Well, from her Wiki page, she’s only appeared in about 112 movies (and 25+ TV appearances) since Dr. Zhivago, so that’s a pretty good disappearing act.
I recall her as a favorite actress of Alan Rudolph and Robert Altman, but hadn’t realized that she is much more famous in Europe than the US, particularly Spain and France, which is not so surprising because that’s where she has lived for most of her career
In fact, from the Wiki, here is her complaint in 1977 about getting roles in the US:
“I only seem to work with Altman here … I don’t have any offers in this country, none. Not even an interesting script to read. The only person who ever asks me is Altman—and James Ivory.”
Yeah, being sought out by Altman and Ivory, plus Rudolph, Scorsese, Zefferelli and others later in her career, is really falling off the radar.
Even before The Princess Bride, I liked Elwes as Guilford Dudley in Lady Jane. I thought after Princess Bride and Robin Hood that he would be going places, but his career kind of stalled.
The reason I took note of Guilford Dudley was that I had written a play on the subject myself, and I was curious how the role of Guilford was played.

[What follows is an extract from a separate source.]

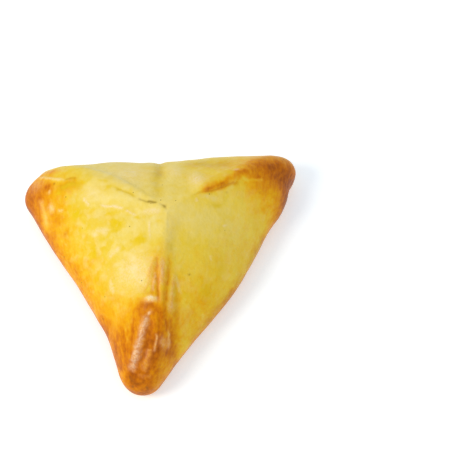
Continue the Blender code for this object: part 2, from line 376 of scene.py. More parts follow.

It was written entirely differently than I had done (and as the historical record would suggest), so it wasn’t really a one-on-one comparison.
The film is worth looking up. It didn’t make a big splash, but it’s got an impressive roster of actors, starting with Helena Bonham Carter in the title role. John Wood, Michael Hordern, and Patrick Stewart.
Geraldine Chaplin wasn’t even the star of Dr. Zhivago. She has acting credits for nearly every year since 1965 and usually more than one per year (seven credits for 1967, six in 2011). In most of the movies she has made in the U.S., she was not the star; she has arguably never been a star in the U.S. Most of the movies in which she was the star were made in Europe and Latin America and did not get a U.S. release.